FreeRTOS is the most popular real-time OS--because of its feature/cost ratio.  Cypress already ported FreeRTOS 8 to PSoC 4 (pioneer kit) for both the ARM (MDK) and GNU compiler a year and a half ago.  Let's give the gcc version of the demo a whirl.  The download contains the FreeRTOS 8.0.0 source, and 2 examples for the cy8ckit pioneer board: Demo.cydsn and NewDesign.cydsn, contained in a workspace file cy9ckit-042-gcc.cywrk.  Both projects pull in the included FreeRTOS source just discussed, as you can see in the screenshot of the NewDesign project:
The header files in these folders are pulled in through the compiler include path additions:
  • ..\..\FreeRTOS\Source\include
  • ..\..\FreeRTOS\Source\portable\GCC\ARM_CM0
The linker file is similar to the blink example I just went through, except for the difference in ROM, RAM, stack, and heap sizes:
  • ROM: 128 KB vs. 32 KB for NewDesign example
  • RAM: 16 KB vs. 4 KB for NewDesign example
  • Heap: 64 B vs. 0 B for NewDesign example
  • Stack: 2 KB vs. 120 B for NewDesign example
It seems strange that FreeRTOS, which provides malloc() would use so little heap.  The FreeRTOSConfig.h shows the heap as 3000 B:

    #define configMAX_PRIORITIES ( 4 )
    #define configTOTAL_HEAP_SIZE ( 3000 )
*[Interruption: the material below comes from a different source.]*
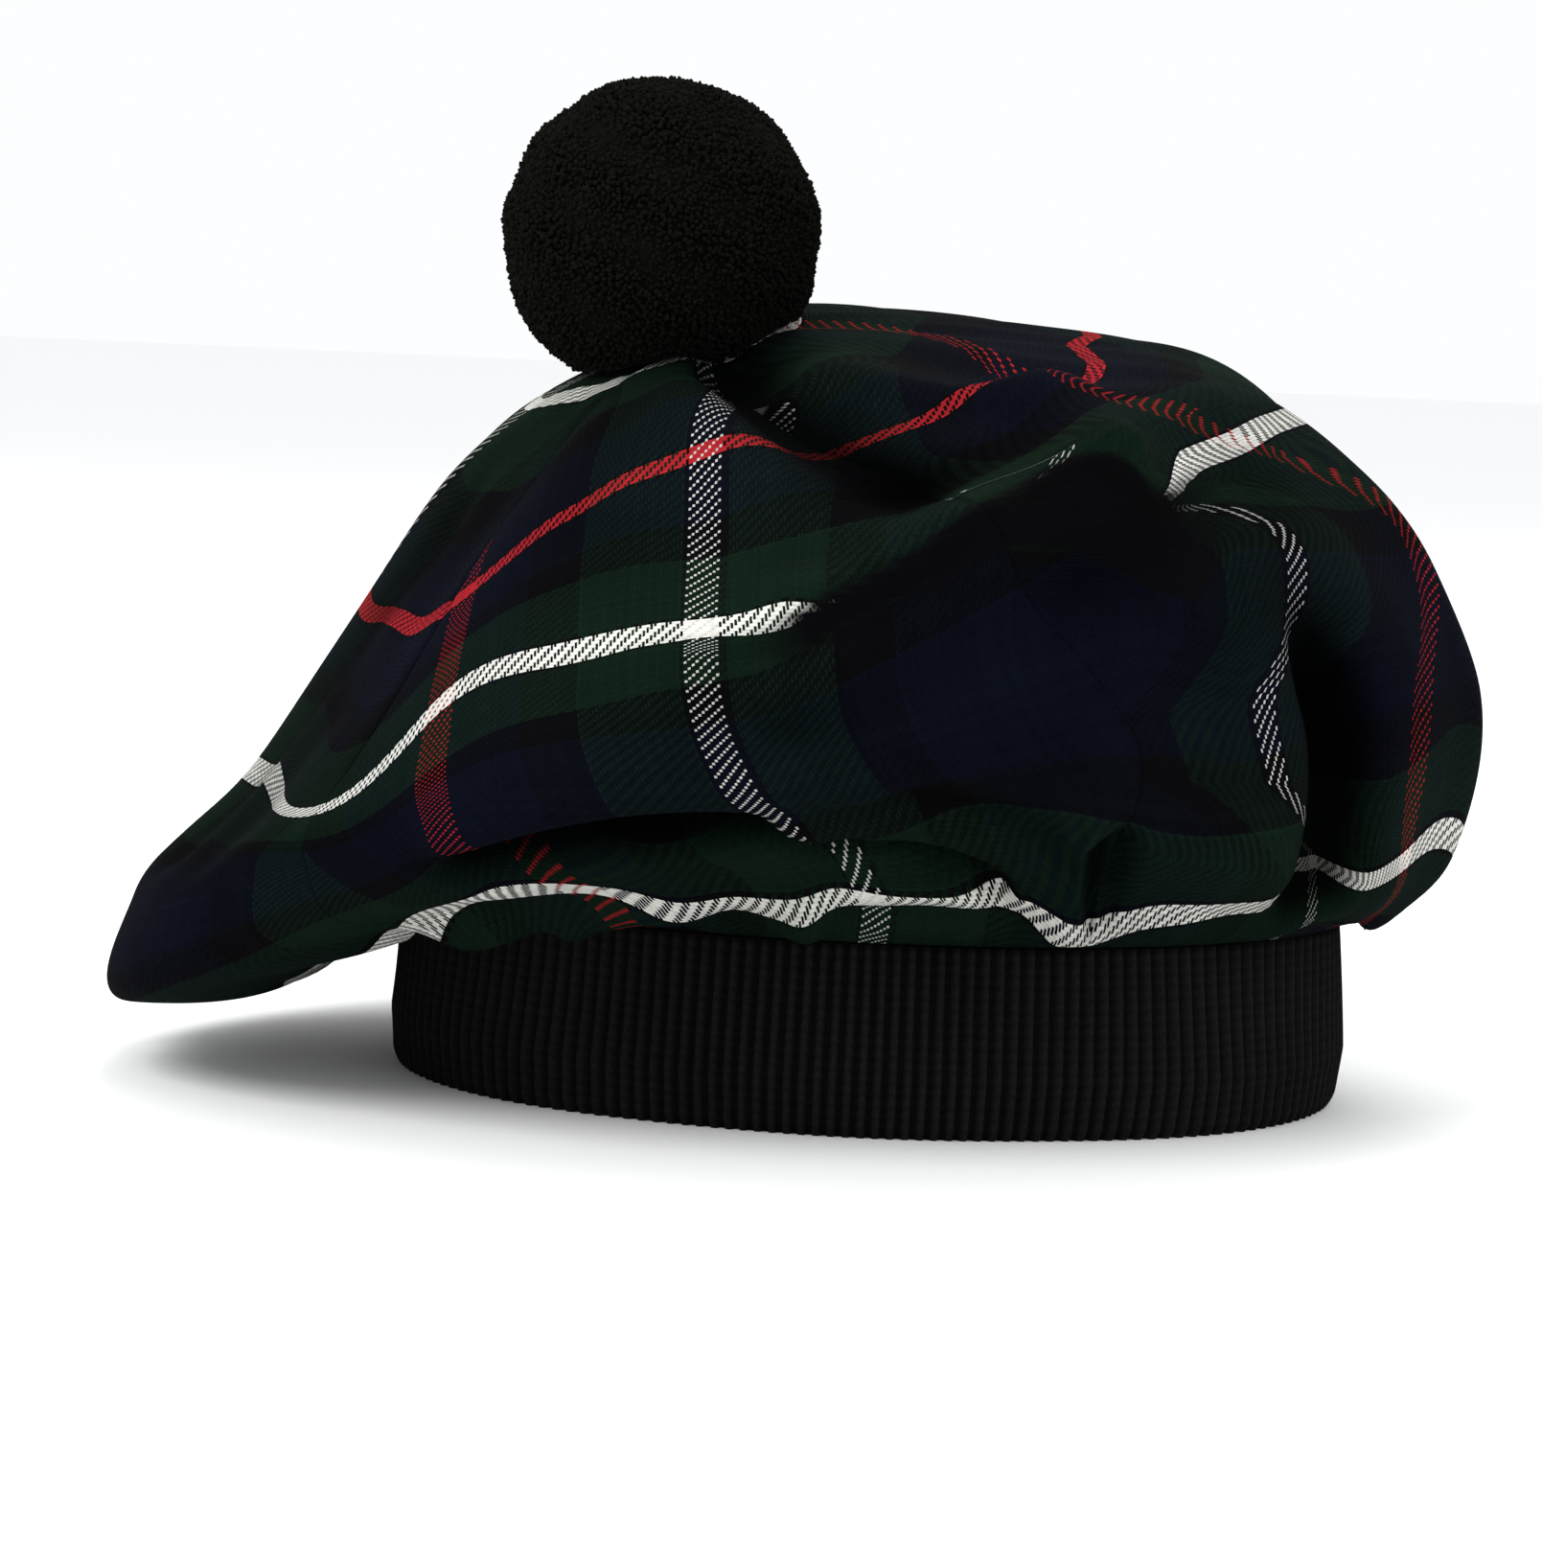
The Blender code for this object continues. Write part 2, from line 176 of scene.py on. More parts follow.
# Shares of run at which a section's rings lie, and how far each ring is centred on the crown's point
RING_RUNS = np.array([0.0, 0.12, 0.27, 0.50, 0.69, 0.82, 0.93, 0.975, 1.0])
RING_CENTRES = np.array([1.0, 1.0, 0.90, 0.45, 0.0, 0.0, 0.0, 0.0, 0.0])

FULL_TURN = 360.0

# The seams' azimuths at five shares of the run, as their solids have them
SEAM_RUNS = np.array([0.0, 0.35, 0.53, 0.75, 1.0])
BACK_RIGHT = (48.0, 48.0, 48.0, 48.0, 48.0)
BACK_LEFT = (135.0, 135.0, 135.0, 135.0, 135.0)
FRONT_LEFT = (234.0, 233.0, 228.0, 224.0, 223.0)
FRONT_RIGHT = (289.0, 288.0, 287.0, 295.0, 300.0)


class Gore(NamedTuple):
    """One gore: its seams, its flat cut, and one of the tartan's upright lines as it wanders down the cloth.

    Each row of the line is a share of the run, the line's azimuth and the fullness of the cloth beside it,
    of which past_share holds past the line.
    """

    panel: Panel
    start: tuple
    end: tuple
    cut_width: float
    cut_area: float
    line_place: float
    line: list
    past_share: float = 1.0


BACK_LINE = [(0, 90, 1), (1, 90, 1)]
LEFT_LINE = [(0, 182, 0.85), (0.3, 182.5, 0.8), (0.5, 184, 0.78), (0.8, 184, 0.8), (1, 184, 1)]
FRONT_LINE = [
    *((0, 286, 1), (0.07, 286, 1), (0.33, 268.5, 0.9), (0.45, 263.5, 0.9), (0.555, 260, 0.9)),
    *((0.6, 258.5, 0.9), (0.7, 259, 0.88), (0.757, 261.5, 0.9), (0.84, 265, 1), (0.93, 270.5, 1.04)),
    (1, 270.5, 1.04),
]
RIGHT_LINE = [
    *((0, 350, 1), (0.19, 350, 0.95), (0.26, 329, 0.9), (0.34, 318, 0.85), (0.42, 310, 0.9)),
    *((0.45, 312, 0.88), (0.494, 316, 0.88), (0.4955, 316.1, 1.36), (0.512, 318, 1.05), (0.527, 322, 0.8)),
    *((0.545, 333, 0.68), (0.562, 341, 0.86), (0.58, 346, 0.95), (0.62, 345, 0.93), (0.686, 333, 0.95)),
    *((0.753, 333, 1.1), (0.835, 339, 2), (1, 345, 2.1)),
]
BACK_RIGHT_AGAIN = tuple(a + FULL_TURN for a in BACK_RIGHT)

GORES = [
    Gore(Panel.BACK, BACK_RIGHT, BACK_LEFT, 0.210, 0.0303, -0.012, BACK_LINE),
    Gore(Panel.LEFT, BACK_LEFT, FRONT_LEFT, 0.210, 0.0303, 0.049, LEFT_LINE),
    Gore(Panel.FRONT, FRONT_LEFT, FRONT_RIGHT, 0.190, 0.0262, 0.049, FRONT_LINE),
    Gore(Panel.RIGHT, FRONT_RIGHT, BACK_RIGHT_AGAIN, 0.228, 0.0345, 0.0, RIGHT_LINE, 0.45),
]


class ClothLine(NamedTuple):
    """Millimetres of run at which the sett's cross lines and the ridge meet one azimuth.

    The last four are the cloth's own place on the ridge, the cloth tucked in behind it, and the run that
    LINE_REACH beside the second and the low white line takes up.
    """

    azimuth: float
    first_white: float
    red: float
    ridge: float
    low_white: float
    ridge_cloth: float
    tucked: float
    white_run: float
    low_white_run: float

# The cross lines' places on the flat cut, and how far either side of one its own run is set, in millimetres
LINE_CUTS = (10.0, 59.0, 108.0, 206.0)
LINE_REACH = 3.0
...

But it is corroborated by the "Design Wide Resource" page:
This linker file will then invoke the Reset handler just like the case I just went through, which calls into main(), where FreeRTOS setup happens:

There must be something else going on?


 I think the firmware can be improved as an explicit state machine.  A more interesting way to blink the LED is with a state machine driven by a HW timer.

An HSM (hierarchical state machine) based PSoC 4 FW architecture 

Understanding the QP ARM Cortex M0 port


Making the HW Bluetooth capable

Configuring the PSoC Bluetooth HW for the "Find Me" target profile

Now I am ready to reattempt the BLE Lab #1: implementing a smart keychain device, controlled by a Bluetooth client on the PC (I will change the remote attribute of the target through the CySmart SW):
To add some excitement to the otherwise boring activity of changing the alert level of a Bluetooth peripheral, the peripheral displays a different light pattern.
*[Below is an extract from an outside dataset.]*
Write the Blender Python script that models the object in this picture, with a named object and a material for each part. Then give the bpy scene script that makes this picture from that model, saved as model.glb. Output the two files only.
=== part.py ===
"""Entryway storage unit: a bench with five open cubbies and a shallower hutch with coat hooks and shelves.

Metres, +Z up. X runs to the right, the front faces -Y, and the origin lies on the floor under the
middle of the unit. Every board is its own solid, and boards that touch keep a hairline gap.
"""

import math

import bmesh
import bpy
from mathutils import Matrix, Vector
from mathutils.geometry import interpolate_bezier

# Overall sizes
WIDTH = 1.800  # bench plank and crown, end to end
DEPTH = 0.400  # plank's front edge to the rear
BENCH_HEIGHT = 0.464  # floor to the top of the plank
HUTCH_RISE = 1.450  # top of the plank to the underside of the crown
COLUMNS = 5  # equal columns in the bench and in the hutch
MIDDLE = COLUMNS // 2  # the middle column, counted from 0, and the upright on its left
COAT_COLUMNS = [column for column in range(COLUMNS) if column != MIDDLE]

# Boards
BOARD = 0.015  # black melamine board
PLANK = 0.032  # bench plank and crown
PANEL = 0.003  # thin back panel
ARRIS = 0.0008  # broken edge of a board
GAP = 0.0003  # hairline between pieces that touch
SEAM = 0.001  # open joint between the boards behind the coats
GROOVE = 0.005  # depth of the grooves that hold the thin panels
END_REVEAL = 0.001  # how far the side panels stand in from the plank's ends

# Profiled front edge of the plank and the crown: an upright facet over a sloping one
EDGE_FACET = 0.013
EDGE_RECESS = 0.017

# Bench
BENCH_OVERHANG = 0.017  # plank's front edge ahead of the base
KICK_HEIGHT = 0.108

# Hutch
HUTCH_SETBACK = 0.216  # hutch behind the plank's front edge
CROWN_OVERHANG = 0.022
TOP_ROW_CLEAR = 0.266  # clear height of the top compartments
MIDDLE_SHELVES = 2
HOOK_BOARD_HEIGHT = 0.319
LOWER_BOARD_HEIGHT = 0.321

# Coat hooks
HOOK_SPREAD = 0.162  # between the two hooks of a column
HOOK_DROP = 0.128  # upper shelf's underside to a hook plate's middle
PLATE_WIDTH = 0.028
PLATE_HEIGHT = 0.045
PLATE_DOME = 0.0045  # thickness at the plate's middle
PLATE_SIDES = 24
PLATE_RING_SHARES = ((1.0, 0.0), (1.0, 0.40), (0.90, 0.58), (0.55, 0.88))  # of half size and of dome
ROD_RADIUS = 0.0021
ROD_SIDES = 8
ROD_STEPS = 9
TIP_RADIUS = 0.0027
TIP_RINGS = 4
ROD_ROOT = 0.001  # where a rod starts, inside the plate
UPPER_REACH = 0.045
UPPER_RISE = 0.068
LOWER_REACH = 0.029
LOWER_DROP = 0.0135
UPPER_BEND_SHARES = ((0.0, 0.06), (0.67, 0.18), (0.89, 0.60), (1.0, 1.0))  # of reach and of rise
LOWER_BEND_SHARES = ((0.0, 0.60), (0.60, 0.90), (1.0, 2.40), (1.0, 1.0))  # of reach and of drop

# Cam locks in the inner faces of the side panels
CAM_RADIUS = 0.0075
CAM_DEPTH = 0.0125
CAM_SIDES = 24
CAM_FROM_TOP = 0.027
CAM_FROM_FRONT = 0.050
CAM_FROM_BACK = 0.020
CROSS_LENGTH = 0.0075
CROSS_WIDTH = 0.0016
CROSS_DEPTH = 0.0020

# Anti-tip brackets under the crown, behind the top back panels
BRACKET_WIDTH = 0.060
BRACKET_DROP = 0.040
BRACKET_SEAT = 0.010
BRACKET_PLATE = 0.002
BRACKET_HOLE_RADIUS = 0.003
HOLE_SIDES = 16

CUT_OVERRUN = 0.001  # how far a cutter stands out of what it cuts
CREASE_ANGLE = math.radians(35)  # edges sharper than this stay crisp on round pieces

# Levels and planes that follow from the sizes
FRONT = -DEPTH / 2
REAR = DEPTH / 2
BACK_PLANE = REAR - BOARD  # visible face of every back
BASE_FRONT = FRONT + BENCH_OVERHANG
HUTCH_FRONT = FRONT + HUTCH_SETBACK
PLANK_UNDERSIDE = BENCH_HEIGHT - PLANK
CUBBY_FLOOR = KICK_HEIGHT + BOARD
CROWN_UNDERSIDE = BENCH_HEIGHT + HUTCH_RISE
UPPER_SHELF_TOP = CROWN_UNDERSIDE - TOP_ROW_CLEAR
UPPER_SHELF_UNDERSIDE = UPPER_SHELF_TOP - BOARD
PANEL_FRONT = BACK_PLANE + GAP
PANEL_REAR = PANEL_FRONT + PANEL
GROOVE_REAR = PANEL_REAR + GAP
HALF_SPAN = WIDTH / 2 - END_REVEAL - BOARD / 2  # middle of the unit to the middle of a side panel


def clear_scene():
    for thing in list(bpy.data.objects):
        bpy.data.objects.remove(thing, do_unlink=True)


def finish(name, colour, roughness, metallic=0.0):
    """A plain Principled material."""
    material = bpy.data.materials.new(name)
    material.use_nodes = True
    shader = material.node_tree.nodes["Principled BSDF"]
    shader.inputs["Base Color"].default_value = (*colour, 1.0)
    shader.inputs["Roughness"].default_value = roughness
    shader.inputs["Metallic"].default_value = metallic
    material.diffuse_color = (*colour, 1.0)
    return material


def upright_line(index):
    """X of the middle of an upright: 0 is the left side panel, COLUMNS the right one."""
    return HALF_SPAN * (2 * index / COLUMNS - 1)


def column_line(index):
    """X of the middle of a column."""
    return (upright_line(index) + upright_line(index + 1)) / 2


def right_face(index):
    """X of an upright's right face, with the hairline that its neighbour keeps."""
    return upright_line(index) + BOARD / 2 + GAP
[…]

In PSoC Creator, create a new project for the PSoC 4100 BLE / PSoC 4200 BLE Design template, but use an empty schematic, as shown below:
The project must target a specific device, shown in the Project --> Device Selector window.  The choice is easy for the eval board: CY8C4247LQI-BL483.  The peripherals already packed into the die are interesting.

To create a new HW, the drag-and-drop the desired components onto the schematic, as shown below:
I would guess that all Bluetooth configurations are SW modifiable at a later time, but for a simple exercise, the configurations are specified while configuring the HW (double click the component).  The BT peripheral gets the "Find Me" standard profile collection setting, showing the profile and GAP roles:
The next tab (Profiles), shows the BT-Sig defined attributes for the chosen profile, but this is NOT where I edit these attributes; I do that in the next tab: GAP Settings.
BT device is highly configurable.  In "Advertisement settings", I turn off timeout on the fast advertising interval and "Slow advertising interval".  The advertisement packet itself is also configurable; I turned on the Service UUID --> Immediate Alert.  When a collector scans the target, the target responds with the packet defined in the "Scan response packet definition: Local Name and Appearance in this case.  Looking at nodes like "Peripheral preferred connection interval", I understand that BT expertise may have less to do with understanding the BT API (which is rather simple) but knowing as many of these possibly esoteric attributes.  The whole seminar skipped security discussion altogether and used the following insecure setting:
The BT peripheral is now configured.